There have been endless discussions about achieving a film look with video. It's getting easier to simulate film gamma and grain, but just converting or shooting 24P doesn't match the temporal look of projected film or the motion blur you get with a film camera. The motion blur when shooting on film comes from the exposure time of 1/51 second (170º shutter @ 24fps), while the temporal effect or movement between frames comes from the frame rate. You can duplicate the temporal effect, but unless your video camera can match the exposure time you can't duplicate the motion blur. You can duplicate the motion blur of CGI (like text) elements in AE by adjusting the shutter angle in the composition settings. If your output device is feeding a standard monitor or is being broadcast the video sent to the screen will be delivered every other horizontal line at a time. Only displays and delivery systems (progressive DVD or Blur Ray players) capable of delivering each row of pixels sequentially can mimic projected film.
Now that I've bored you to death, if your delivery system is capable of delivering full frames and your display device has a refresh rate that matches or is higher than the frame rate of the video then you will not be able to detect any partial frames or temporal artifacts in the playback. Retinal retention will smooth out any temporal artifacts in the playback system unless the motion of elements in the frame is in sync with the difference between frame rate and refresh rate. I probably haven't answered your question, but I can promise you that if your animations look fine on a CRT, they'll look fine on a 240 hz monitor. It's nothing to obsess about.
Rick Gerard wrote:
Now that I've bored you to death,...
You're not boring anyone. You and Dan Ebberts are the two grand seigneurs of the AE world and your balanced and well-versed insights are deeply appreciated even by someone as hotheaded as me. You're an endless source of valuable experience and good advise.

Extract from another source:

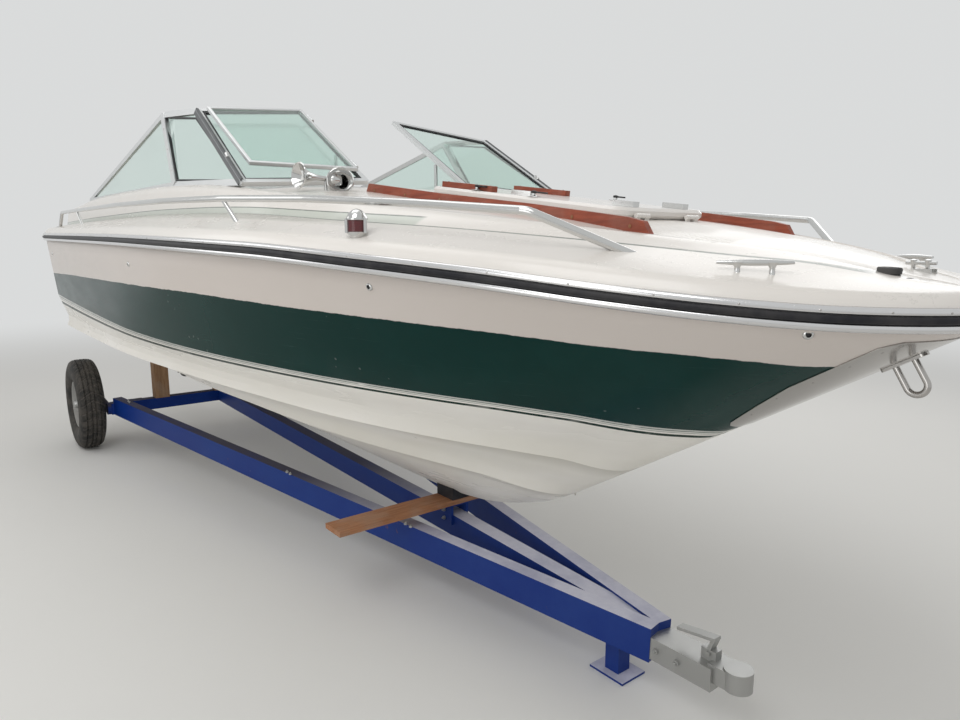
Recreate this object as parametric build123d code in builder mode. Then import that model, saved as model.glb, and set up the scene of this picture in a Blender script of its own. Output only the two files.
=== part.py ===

Hi Rick, Andrew & Mylenium,
Thank you very much for your insight. I am new to videography. I just bought my Canon HF S100 a couple of weeks and purchased my first adobe editing software at the same time. I love this stuff and am reading material and watching tutorial videos as often as I can to get caught up to speed. As a matter of fact I just stepped up to Adobe Creative Suite 4 Production Premium software, which arrived in the mail yesterday and am excited to learn and use it.
As I understand, one function of AE allows you to remove the 3:2 pull down (reverse pulldown), which I would like to be able to do when I shoot in24p. Although my camcorder can shoot 24p it records it to 60i by applying the 3:2 pulldown.
I have a question with the workflow when using reverse pulldown function in AE. I want to reverse the pulldown, edit my video, add compositions and then output to 24p. I think the best way to proceed is to import all my video clips from my shoot into AE and then interpret each clip and remove the pulldown. Once that is accomplished I should then do my rough edits in Adobe Premiere CS4 and then using dynamic links export it to AE to complete my affects. I understand that by using the dynamic link the video is no decompressed. After removing the 3:2 pulldown in AE, do I simply save each clip to my hard drive and then import the 24p clips into Premiere or do I transfer all the clips to Premiere via the dynamic link? I think if I save the clips to the hard drive a render occurs. It is my understanding that you really don’t want to do a render until your ready to output your final product because each time you render you could be losing quality.
Lastly, Rick where can I read up more on motion blur and shutter speed?
> Lastly, Rick where can I read up more on motion blur and shutter speed?
You can start with the "Motion blur" section of After Effects Help. That document and its comments contain some links to articles by Mark Christiansen and Chris & Trish Meyer.